Doraemon - off target learning

One day in, I'm pleased that I'm actually studying, but my subject, chosen mostly because of its portability and use of pictures, is proving a little too obtuse.














As much fun as Doraemon is as a subject, and I've written about him before, some of what I have been looking at is unlikely to be on the syllabus for 三級。

In last night's learning I encountered valuable gems such as かほう meaning (and I'm guessing here) 'heirloom' and とのさま which I was unable to find in either of my (admittedly fairly basic) paper-based dictionaries, but which the wife tells me is 'king' or 'lord'.

Added to this fairly non-standard vocab, there is of course the matter of the subject being a bunch of school kids using pretty colloquial spoken Japanese, which is useful personally, but again, not likely to be on the test in two months' time.

Perhaps tonight I may give a text book a whirl...

水曜日, 10月 03, 2007

Getting back in the groove

Trying to pick up where I not so much left off as dropped out altogether is proving far more difficult that I thought it would be.

I have a subscription to JPod101 once again, but as I sort of found the last time round, the sheer volume of material there now, and of course there's more again, means it is quite intimidating. With my BlueTooth link seemingly on the blink, the best thing about this, and ironically the free bit too, the audio, is largely denied to me.

What's more worrying is that mentally I can't even seem to engage with the enormity of the task, but while I have more freedom at work from the stressful stuff - I'm working to help other people with their stress and that is personally a lot easier - I really need to knuckle down. That said, I do find that reading ドラえもん is reaping benefits - I am recognising more words in the stories these days (at last) and they provide useful queries for my language exchange on the weekend.

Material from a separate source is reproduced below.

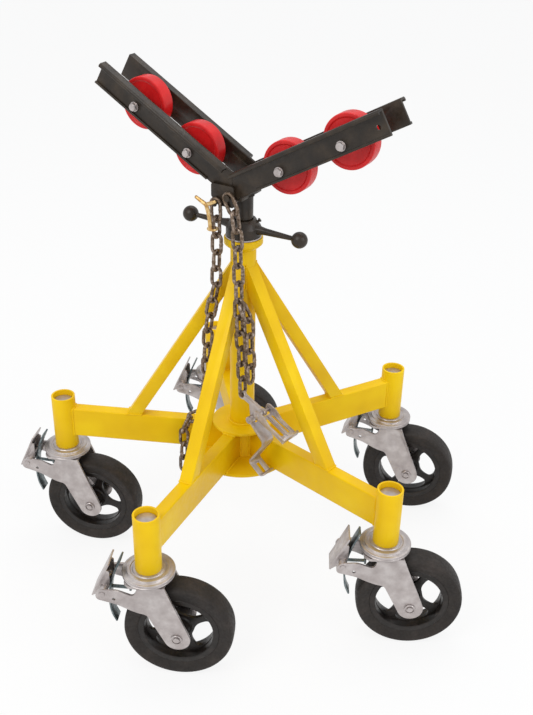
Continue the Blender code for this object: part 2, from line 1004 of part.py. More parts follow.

But now I'm going to dust off a few old friends:
  • Tae Kim's Japanese Grammar Guide - for me the best ordered guide to grammar (and not just online, but full stop)
  • J-Gram - widely considered the most comprehensive J-grammar resource, including by Tae Kim, himself a contributor I believe
and two JLPT specific resources:
  • Meguro Language Centre - one of my lottery winning dreams is to enroll with MLC for a few months, quite simply if it's not here it's not in the test
  • JLPT Study Page - from the Ronseal school of product marketing

Right then, I'm off to Kim's, after new thing for the day...

Thing for the Day

さ -
a filler word meaning 'right then' or 'ok', used to acknowledge the other speakers and signify a change of topic.

火曜日, 10月 02, 2007

An exam in two months?

Okay, so I've sat on my arse and barely done a jot to prepare for the impending san-kyuu exam. That's smart.

I've completed my application form and I'm ready to send it off. But just look at it! What is this? The 1980s? Christ, it could be the 1960s. If ever there was an event crying out for a slick, automated online application programme, surely a once a year, simultaneous global exam is the ideal subject for one? But no, instead we have a carbon copy quadruplicate form. Insane

I need to get it away tomorrow. If I don't, there's every chance I will bugger up my application for this year - the deadline is Friday...

So how will I kick start my revision? With this - Berlitz' Basic Japanese.
It was a gift from Kazue for my birthday last month.
It's entirely in romaji. Initially I dismissed it as being below me but what I've found is that it has two very good reasons for using it:
  • being in romaji I can read it very quickly. I'm okay with kana and those kanji I'm familiar with, but my lack of practice means I'm slowed by an unexercised brain and poor vocabulary. Reading in romaji removes one of those barriers and allows me to quickly cover all the ground I've lost in double quick time.
  • Berlitz have a very good approach to creating material. The dialogues are wholly integrated - they build on the last and cement earlier learning in a way that JBP, for example, just do not. Perhaps it is the shortness of the chapters that allows this.
That said, though I think the format helps me now, that's because I know most of it, but I have forgotten it. I would find this a very difficult to learn from as it lacks the organised approach I need to learn from. An adaptive language learner would benefit from this, but a structural learner like me would struggle.

Note, for all you linguist out there, I just made up those adaptive and structural learner definitions.